January 28, 2014, 06:34 pm
Lew assures Dems: Obama won't bend

By Mike Lillis

The White House on Tuesday assured Democrats that President Obama will not negotiate with the GOP over a debt-ceiling hike.

Briefing House Democrats in the Capitol, Treasury Secretary Jack Lew said Obama has no intention of making concessions to Republicans in return for legislation to raise the borrowing limit.

"The secretary articulated once again [that] we don't negotiate the livelihood of American families to extract concessions that have nothing to do with moving the economy forward," House Democratic Caucus Chairman Xavier Becerra (D-Calif.) said after the meeting.

"We think that we can get this done," Becerra added, "but it's good to know that we hopefully will not have this game of Russian roulette that at least the president and Democrats won't engage in."

House Minority Whip Steny Hoyer (D-Md.) said he was heartened by Lew's remarks.

"We're not going to deal on it," Hoyer said bluntly.

With the government's borrowing authority estimated to expire before March, GOP leaders are grappling with how to raise the debt limit and prevent a possible default.

On one hand, they face pressure from conservatives to use the must-pass legislation to exact GOP policy priorities from the Democrats — amendments Obama says he won't entertain. On the other, they don't want to risk the economic turmoil — or the political blame — if Congress runs too close to the deadline and financial markets tank.

Speaker John Boehner (R-Ohio) said Tuesday that Republicans will use their annual policy retreat, which starts Wednesday in Cambridge, Md., to decide their strategy.

"I don't think we — Republicans — want to default on our debt," he said.

But last week, Boehner's office warned that no debt-ceiling bill could pass through the House without Republican amendments.

"The Speaker has said that we should not default on our debt, or even get close to it, but a 'clean' debt limit increase simply won’t pass in the House," said spokesman Michael Steel.
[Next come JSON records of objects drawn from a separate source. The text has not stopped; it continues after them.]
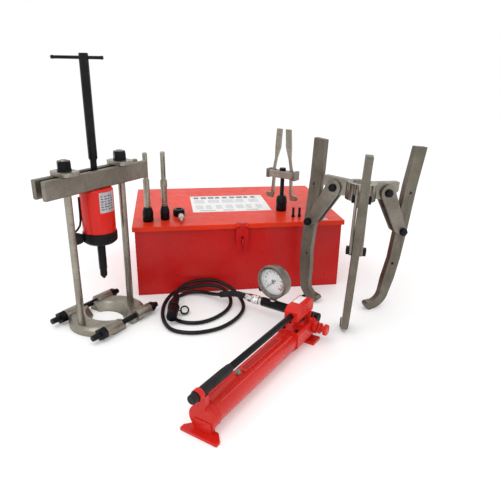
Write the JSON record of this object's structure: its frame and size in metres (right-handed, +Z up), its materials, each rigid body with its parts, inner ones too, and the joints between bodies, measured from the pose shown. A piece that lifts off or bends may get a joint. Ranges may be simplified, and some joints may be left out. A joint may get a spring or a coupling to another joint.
{
  "type": "hydraulic gear puller kit",
  "caption": "Hydraulic gear puller kit: two-leg frame puller with hollow ram and bearing splitter, three-jaw puller, hand pump with gauge and hose, accessories and steel case.",
  "frame": {"origin": "middle of the kit's footprint on the floor it stands on", "axes": "+X along the width of the case, +Y towards the back of the case, +Z up"},
  "size_m": [1.2084, 1.3548, 0.82],
  "materials": {
    "case_red": "semi-gloss",
    "lid_red": "semi-gloss",
    "pump_red": "gloss",
    "forged_steel": "satin",
    "plate_steel": "satin",
    "rod_steel": "satin",
    "bright_plate": "polished",
    "black_oxide": "satin",
    "black_rubber": "matte",
    "hose_rubber": "satin",
    "gauge_metal": "satin",
    "lens": "gloss"
  },
  "bodies": {
    "case": {"case_tub": "case_red", "case_staple": "case_red", "case_hinge": "case_red"},
    "lid": {"case_lid": "lid_red"},
    "hasp": {"hasp_strap": "case_red"},
    "frame_puller": {"beam_front": "forged_steel", "beam_rear": "forged_steel", "ram_cylinder": "pump_red", "ram_collar": "black_oxide", "ram_coupler": "black_rubber"},
    "left_side": {"saddle_left": "plate_steel", "leg_left": "rod_steel", "splitter_left": "plate_steel"},
    "right_side": {"saddle_right": "plate_steel", "leg_right": "rod_steel", "splitter_right": "plate_steel", "stud_front": "black_oxide", "stud_rear": "black_oxide"},
    "left_nut": {"leg_nut_left": "black_oxide"},
    "right_nut": {"leg_nut_right": "black_oxide"},
    "ram_rod": {"ram_plunger": "rod_steel", "screw_tip": "black_oxide"},
    "crank": {"drive_screw": "black_oxide"},
    "crank_bar": {"t_bar": "black_oxide"},
    "jaw_puller": {"jaw_head": "plate_steel"},
    "strap_body_1": {"strap_1": "plate_steel"},
    "strap_body_2": {"strap_2": "plate_steel"},
    "strap_body_3": {"strap_3": "plate_steel"},
    "jaw_body_1": {"jaw_1": "forged_steel"},
    "jaw_body_2": {"jaw_2": "forged_steel"},
    "jaw_body_3": {"jaw_3": "forged_steel"},
    "pump": {"pump_tank": "pump_red", "rear_foot": "pump_red", "pump_head": "pump_red", "gauge_adapter": "black_oxide", "gauge_case": "gauge_metal", "gauge_lens": "lens", "hose_coupler": "bright_plate", "hose": "hose_rubber", "hose_end": "black_oxide"},
    "lever": {"lever_block": "pump_red", "handle_tube": "black_oxide", "handle_grip": "black_rubber", "grip_ring": "pump_red"},
    "piston": {"pump_plunger": "rod_steel"},
    "valve": {"release_valve": "pump_red"},
    "vent": {"vent_screw": "bright_plate"},
    "needle": {"gauge_needle": "black_oxide"},
    "extension_a": {"rod_a": "rod_steel", "socket_a": "black_oxide"},
    "extension_b": {"rod_b": "rod_steel", "socket_b": "black_oxide"},
    "ring_nut": {"adapter_nut": "black_oxide"},
    "fitting": {"hose_fitting": "bright_plate"},
    "cup_stand": {"cup_screw": "black_oxide"},
    "cup_beam": {"cup_bar": "plate_steel"},
    "cup_left": {"cup_leg_left": "rod_steel"},
    "cup_right": {"cup_leg_right": "rod_steel"},
    "pins": {"step_pins": "black_oxide"}
  },
  "joints": [
    {"name": "lid_hinge", "type": "hinge", "parent": "case", "child": "lid", "pos_m": [0.03865, 0.67237, 0.25], "axis": [-1, 0, 0], "range_deg": [0, 100]},
    {"name": "hasp_hinge", "type": "hinge", "parent": "lid", "child": "hasp", "pos_m": [0.03965, 0.11537, 0.256], "axis": [-1, 0, 0], "range_deg": [0, 150]},
    {"name": "frame_puller_lift", "type": "slide", "parent": "case", "child": "frame_puller", "axis": [0, 0, 1], "range_m": [0, 0.3]},
    {"name": "left_leg_slide", "type": "slide", "parent": "frame_puller", "child": "left_side", "axis": [0.6691, 0.7431, 0], "range_m": [0, 0.013]},
    {"name": "right_leg_slide", "type": "slide", "parent": "frame_puller", "child": "right_side", "axis": [-0.6691, -0.7431, 0], "range_m": [0, 0.013]},
    {"name": "left_nut_turn", "type": "hinge", "parent": "left_side", "child": "left_nut", "pos_m": [-0.50094, -0.10992, 0.525], "axis": [0, 0, 1], "continuous": true},
    {"name": "right_nut_turn", "type": "hinge", "parent": "right_side", "child": "right_nut", "pos_m": [-0.36176, 0.04466, 0.525], "axis": [0, 0, 1], "continuous": true},
    {"name": "ram_stroke", "type": "slide", "parent": "frame_puller", "child": "ram_rod", "axis": [0, 0, -1], "range_m": [0, 0.075], "stiffness_N_per_m": 900, "springref_m": -0.05},
    {"name": "crank_turn", "type": "hinge", "parent": "frame_puller", "child": "crank", "pos_m": [-0.43135, -0.03263, 0.52], "axis": [0, 0, 1], "continuous": true},
    {"name": "crank_bar_slide", "type": "slide", "parent": "crank", "child": "crank_bar", "axis": [0.986, -0.1668, 0], "range_m": [-0.033, 0.069]},
    {"name": "jaw_puller_lift", "type": "slide", "parent": "case", "child": "jaw_puller", "axis": [0, 0, 1], "range_m": [0, 0.3]},
    {"name": "strap_1_swing", "type": "hinge", "parent": "jaw_puller", "child": "strap_body_1", "pos_m": [0.3247, -0.03001, 0.42685], "axis": [0.7655, 0.6429, -0.0269], "range_deg": [-4, 10]},
    {"name": "jaw_1_swing", "type": "hinge", "parent": "strap_body_1", "child": "jaw_body_1", "pos_m": [0.26712, 0.03301, 0.29456], "axis": [-0.7655, -0.6429, 0.0269], "range_deg": [-1, 6]},
    {"name": "strap_2_swing", "type": "hinge", "parent": "jaw_puller", "child": "strap_body_2", "pos_m": [0.35202, -0.18523, 0.42459], "axis": [-0.9388, 0.3419, 0.0412], "range_deg": [-4, 10]},
    {"name": "jaw_2_swing", "type": "hinge", "parent": "strap_body_2", "child": "jaw_body_2", "pos_m": [0.31877, -0.26036, 0.2903], "axis": [0.9388, -0.3419, -0.0412], "range_deg": [-3, 6]},
    {"name": "strap_3_swing", "type": "hinge", "parent": "jaw_puller", "child": "strap_body_3", "pos_m": [0.47268, -0.0839, 0.42035], "axis": [0.1734, -0.9848, -0.0143], "range_deg": [-4, 10]},
    {"name": "jaw_3_swing", "type": "hinge", "parent": "strap_body_3", "child": "jaw_body_3", "pos_m": [0.54682, -0.06884, 0.28228], "axis": [-0.1734, 0.9848, 0.0143], "range_deg": [-3, 6]},
    {"name": "pump_lift", "type": "slide", "parent": "case", "child": "pump", "axis": [0, 0, 1], "range_m": [0, 0.15]},
    {"name": "lever_swing", "type": "hinge", "parent": "pump", "child": "lever", "pos_m": [0.1766, -0.2502, 0.092], "axis": [-0.7431, 0.6691, 0], "range_deg": [0, 50]},
    {"name": "piston_stroke", "type": "slide", "parent": "pump", "child": "piston", "axis": [0, 0, 1], "range_m": [0, 0.0246]},
    {"name": "valve_turn", "type": "hinge", "parent": "pump", "child": "valve", "pos_m": [0.21911, -0.27771, 0.05], "axis": [-0.7431, 0.6691, 0], "range_deg": [0, 180]},
    {"name": "vent_turn", "type": "hinge", "parent": "pump", "child": "vent", "pos_m": [-0.06533, -0.51141, 0.075], "axis": [0, 0, 1], "continuous": true},
    {"name": "needle_sweep", "type": "hinge", "parent": "pump", "child": "needle", "pos_m": [0.1072, -0.1285, 0.149], "axis": [0.7314, 0.682, 0], "range_deg": [0, 270]},
    {"name": "extension_a_lift", "type": "slide", "parent": "lid", "child": "extension_a", "axis": [0, 0, 1], "range_m": [0, 0.2]},
    {"name": "extension_b_lift", "type": "slide", "parent": "lid", "child": "extension_b", "axis": [0, 0, 1], "range_m": [0, 0.2]},
    {"name": "ring_nut_lift", "type": "slide", "parent": "lid", "child": "ring_nut", "axis": [0, 0, 1], "range_m": [0, 0.1]},
    {"name": "fitting_lift", "type": "slide", "parent": "lid", "child": "fitting", "axis": [0, 0, 1], "range_m": [0, 0.1]},
    {"name": "cup_puller_lift", "type": "slide", "parent": "lid", "child": "cup_stand", "axis": [0, 0, 1], "range_m": [0, 0.2]},
    {"name": "cup_beam_turn", "type": "hinge", "parent": "cup_stand", "child": "cup_beam", "pos_m": [0.21765, 0.27537, 0.405], "axis": [0, 0, 1], "continuous": true},
    {"name": "cup_left_slide", "type": "slide", "parent": "cup_beam", "child": "cup_left", "axis": [0.7071, -0.7071, 0], "range_m": [-0.006, 0.006]},
    {"name": "cup_right_slide", "type": "slide", "parent": "cup_beam", "child": "cup_right", "axis": [-0.7071, 0.7071, 0], "range_m": [-0.006, 0.006]},
    {"name": "pins_lift", "type": "slide", "parent": "lid", "child": "pins", "axis": [0, 0, 1], "range_m": [0, 0.1]}
  ],
  "couplings": [
    {"joint": "piston_stroke", "follows": "lever_swing", "m_per_rad": 0.028}
  ]
}
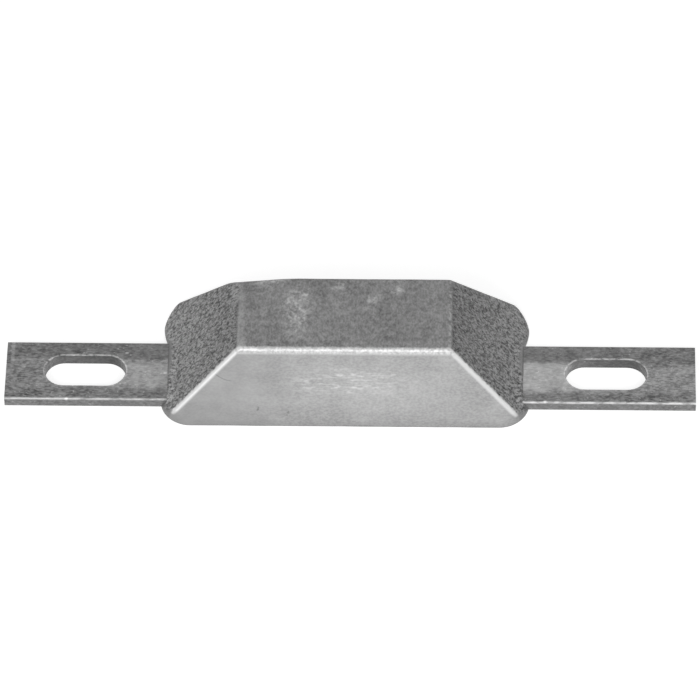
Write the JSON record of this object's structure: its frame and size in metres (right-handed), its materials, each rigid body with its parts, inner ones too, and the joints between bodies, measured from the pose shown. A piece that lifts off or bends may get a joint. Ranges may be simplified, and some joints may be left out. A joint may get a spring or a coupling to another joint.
{
  "type": "sacrificial anode",
  "caption": "Tapered cast zinc hull anode with a slotted flat steel strap cast through its base, bolted to a hull or tank to corrode in its place.",
  "frame": {"origin": "midway between the two fixing slots, on the underside that lies against the hull", "axes": "+X along the strap, +Y across it towards the side where the block overhangs more, +Z away from the hull"},
  "size_m": [0.278, 0.0622, 0.0339],
  "materials": {
    "cast_zinc": "as-cast zinc, sand-textured on the ends and smooth with bright rubbed edges elsewhere",
    "galvanised_steel": "dull galvanised mild steel, rubbed bright along its edges"
  },
  "bodies": {
    "root": {"zinc_block": "cast_zinc", "steel_strap": "galvanised_steel"}
  },
  "joints": []
}
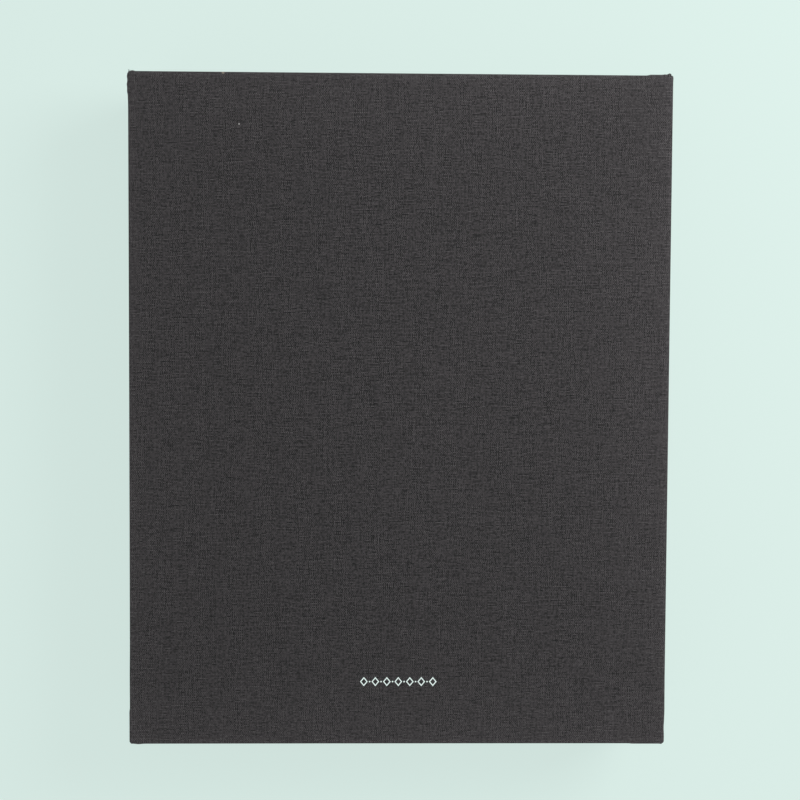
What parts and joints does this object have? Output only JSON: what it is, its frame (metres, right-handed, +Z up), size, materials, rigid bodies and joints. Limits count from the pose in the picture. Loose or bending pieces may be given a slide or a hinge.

Hoyer on Tuesday predicted Democrats could deliver roughly 200 votes for a clean debt-limit bill, meaning GOP leaders would have to come up with less than 20 Republicans to send the measure to the Senate. He argued that the conservatives calling for wish-list attachments are ignoring the fact that a clean debt-ceiling hike, by preventing a default, benefits everyone.

"Let me tell you what everybody gets, including everybody around this table: A fiscally responsible and stable nation that is perceived globally as a responsible actor," he said.
Democratic leaders said they are wondering why Republicans would champion spending bills, including the recent omnibus, and then threaten to oppose a debt-ceiling hike, which would deny the funding for those same bills.

"It's ironic that people who would vote for spending the money are not voting to pay for it," Hoyer said.

"Mr. Boehner knows that putting the debt limit at risk is a bad policy, period," Hoyer added. "Whether Mr. Boehner feels he can move forward assuring that the debt limit is extended without a lot of confidence-destroying political back-and-forth is another question."